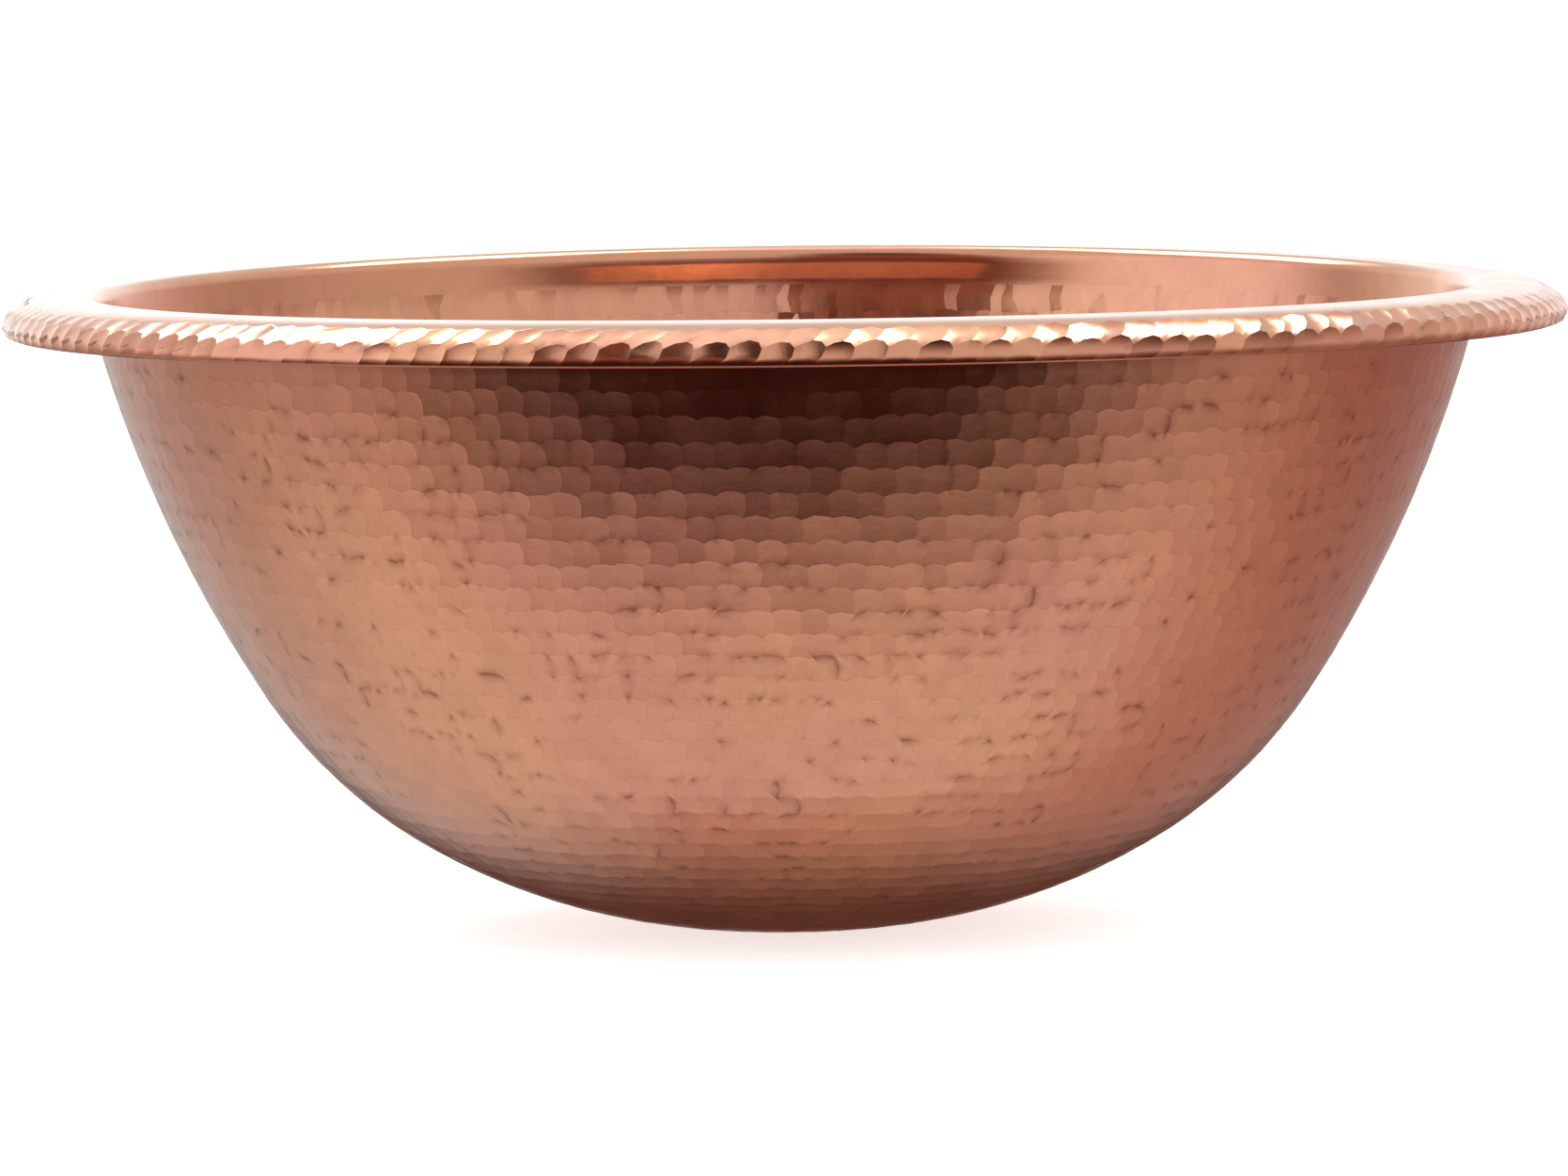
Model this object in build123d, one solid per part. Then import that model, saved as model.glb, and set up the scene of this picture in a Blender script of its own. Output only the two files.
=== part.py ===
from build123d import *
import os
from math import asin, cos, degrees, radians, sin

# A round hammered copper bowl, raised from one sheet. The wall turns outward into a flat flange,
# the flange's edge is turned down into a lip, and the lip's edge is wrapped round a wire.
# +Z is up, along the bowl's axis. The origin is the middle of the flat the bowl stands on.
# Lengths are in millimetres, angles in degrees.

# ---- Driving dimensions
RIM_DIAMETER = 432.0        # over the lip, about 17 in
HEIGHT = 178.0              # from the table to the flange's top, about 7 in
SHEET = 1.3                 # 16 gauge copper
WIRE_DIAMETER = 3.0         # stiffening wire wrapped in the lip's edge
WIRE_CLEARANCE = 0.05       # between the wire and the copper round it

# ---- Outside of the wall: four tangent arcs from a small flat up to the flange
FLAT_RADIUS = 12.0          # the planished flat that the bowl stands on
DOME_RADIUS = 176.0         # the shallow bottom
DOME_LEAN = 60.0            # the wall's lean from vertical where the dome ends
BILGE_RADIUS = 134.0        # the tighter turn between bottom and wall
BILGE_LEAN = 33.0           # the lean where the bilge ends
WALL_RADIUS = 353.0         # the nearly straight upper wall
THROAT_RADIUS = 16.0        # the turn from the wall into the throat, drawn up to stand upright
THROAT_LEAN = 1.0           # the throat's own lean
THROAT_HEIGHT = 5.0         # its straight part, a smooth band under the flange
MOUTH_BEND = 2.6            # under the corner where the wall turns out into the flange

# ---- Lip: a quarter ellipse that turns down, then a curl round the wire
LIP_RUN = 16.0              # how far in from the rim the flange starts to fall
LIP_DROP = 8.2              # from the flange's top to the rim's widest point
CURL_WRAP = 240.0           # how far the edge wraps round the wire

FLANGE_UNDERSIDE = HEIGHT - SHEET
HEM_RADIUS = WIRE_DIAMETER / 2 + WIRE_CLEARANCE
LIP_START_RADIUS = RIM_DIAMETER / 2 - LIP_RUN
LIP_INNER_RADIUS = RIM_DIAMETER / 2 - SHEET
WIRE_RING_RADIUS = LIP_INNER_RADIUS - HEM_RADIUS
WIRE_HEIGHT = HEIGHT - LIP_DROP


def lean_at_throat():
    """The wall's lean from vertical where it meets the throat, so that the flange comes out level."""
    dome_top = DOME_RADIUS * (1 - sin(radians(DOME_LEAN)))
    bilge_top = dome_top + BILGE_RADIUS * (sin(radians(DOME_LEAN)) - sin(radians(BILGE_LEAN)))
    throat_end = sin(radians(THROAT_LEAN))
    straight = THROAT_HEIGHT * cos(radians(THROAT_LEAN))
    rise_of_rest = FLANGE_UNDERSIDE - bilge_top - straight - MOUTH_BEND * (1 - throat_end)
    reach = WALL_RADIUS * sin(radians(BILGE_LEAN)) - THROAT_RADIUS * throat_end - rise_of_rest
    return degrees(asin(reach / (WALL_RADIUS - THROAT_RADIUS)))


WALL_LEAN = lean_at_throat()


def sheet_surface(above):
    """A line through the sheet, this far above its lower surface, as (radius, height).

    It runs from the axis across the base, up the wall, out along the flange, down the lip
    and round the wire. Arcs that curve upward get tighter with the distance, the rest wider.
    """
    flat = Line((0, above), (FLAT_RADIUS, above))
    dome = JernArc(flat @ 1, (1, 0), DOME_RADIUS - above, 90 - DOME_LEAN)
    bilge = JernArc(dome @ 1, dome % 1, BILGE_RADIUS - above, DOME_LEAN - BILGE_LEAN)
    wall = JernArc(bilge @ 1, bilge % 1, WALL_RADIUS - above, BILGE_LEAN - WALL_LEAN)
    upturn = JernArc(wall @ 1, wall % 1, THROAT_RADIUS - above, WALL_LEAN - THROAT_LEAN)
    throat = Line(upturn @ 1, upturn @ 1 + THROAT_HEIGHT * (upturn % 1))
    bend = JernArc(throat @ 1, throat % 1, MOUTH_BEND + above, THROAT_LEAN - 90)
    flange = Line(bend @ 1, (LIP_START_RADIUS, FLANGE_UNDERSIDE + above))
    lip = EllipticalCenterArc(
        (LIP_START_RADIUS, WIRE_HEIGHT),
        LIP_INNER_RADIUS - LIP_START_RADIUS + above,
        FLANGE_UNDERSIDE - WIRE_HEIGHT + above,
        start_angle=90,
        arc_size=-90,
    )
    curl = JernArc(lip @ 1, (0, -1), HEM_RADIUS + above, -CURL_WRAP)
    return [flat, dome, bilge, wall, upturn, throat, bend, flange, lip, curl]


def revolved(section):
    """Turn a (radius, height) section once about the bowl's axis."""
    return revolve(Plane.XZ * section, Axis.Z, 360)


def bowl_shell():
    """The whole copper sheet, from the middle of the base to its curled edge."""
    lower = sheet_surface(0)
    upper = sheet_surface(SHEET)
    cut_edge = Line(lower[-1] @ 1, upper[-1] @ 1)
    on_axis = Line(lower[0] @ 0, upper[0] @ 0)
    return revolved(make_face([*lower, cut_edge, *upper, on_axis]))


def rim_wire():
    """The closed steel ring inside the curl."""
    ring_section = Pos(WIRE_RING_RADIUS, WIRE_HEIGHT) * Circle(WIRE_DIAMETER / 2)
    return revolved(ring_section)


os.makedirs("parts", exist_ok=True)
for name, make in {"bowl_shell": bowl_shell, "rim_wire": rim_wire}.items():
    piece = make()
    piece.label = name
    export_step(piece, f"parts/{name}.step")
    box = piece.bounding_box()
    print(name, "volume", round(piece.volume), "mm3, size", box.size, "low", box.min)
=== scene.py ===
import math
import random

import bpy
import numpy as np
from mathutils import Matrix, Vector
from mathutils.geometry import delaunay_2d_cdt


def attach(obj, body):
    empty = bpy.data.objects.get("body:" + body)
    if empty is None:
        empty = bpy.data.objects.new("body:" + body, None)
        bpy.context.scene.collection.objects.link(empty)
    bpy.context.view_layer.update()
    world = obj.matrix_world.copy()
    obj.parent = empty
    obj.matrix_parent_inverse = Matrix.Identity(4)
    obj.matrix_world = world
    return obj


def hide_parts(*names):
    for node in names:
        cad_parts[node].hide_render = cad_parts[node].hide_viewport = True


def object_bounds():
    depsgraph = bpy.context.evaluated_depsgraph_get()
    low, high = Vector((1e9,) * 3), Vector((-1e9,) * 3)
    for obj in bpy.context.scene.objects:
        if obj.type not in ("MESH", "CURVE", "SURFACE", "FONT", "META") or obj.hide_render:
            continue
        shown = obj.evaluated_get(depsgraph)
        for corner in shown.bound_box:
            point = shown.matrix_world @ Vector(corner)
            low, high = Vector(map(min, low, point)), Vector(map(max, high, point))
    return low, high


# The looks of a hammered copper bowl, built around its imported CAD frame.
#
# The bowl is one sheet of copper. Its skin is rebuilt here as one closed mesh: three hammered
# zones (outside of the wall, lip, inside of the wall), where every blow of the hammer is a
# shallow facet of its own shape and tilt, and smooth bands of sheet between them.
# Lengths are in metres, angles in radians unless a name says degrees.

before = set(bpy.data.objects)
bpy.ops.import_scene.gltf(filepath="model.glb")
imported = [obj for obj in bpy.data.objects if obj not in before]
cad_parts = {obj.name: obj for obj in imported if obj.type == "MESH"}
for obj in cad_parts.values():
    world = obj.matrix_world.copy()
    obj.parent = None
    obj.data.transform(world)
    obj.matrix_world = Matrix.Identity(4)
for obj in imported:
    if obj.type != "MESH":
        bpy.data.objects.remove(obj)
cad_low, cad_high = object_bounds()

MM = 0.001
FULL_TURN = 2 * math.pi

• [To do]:
Repeat exactly the lines running from the one with "for name, make" through the one with "bpy.context.scene.collection.objects.link(empty)", both included.

• [Answer below]:
for name, make in {"bowl_shell": bowl_shell, "rim_wire": rim_wire}.items():
    piece = make()
    piece.label = name
    export_step(piece, f"parts/{name}.step")
    box = piece.bounding_box()
    print(name, "volume", round(piece.volume), "mm3, size", box.size, "low", box.min)
=== scene.py ===
import math
import random

import bpy
import numpy as np
from mathutils import Matrix, Vector
from mathutils.geometry import delaunay_2d_cdt


def attach(obj, body):
    empty = bpy.data.objects.get("body:" + body)
    if empty is None:
        empty = bpy.data.objects.new("body:" + body, None)
        bpy.context.scene.collection.objects.link(empty)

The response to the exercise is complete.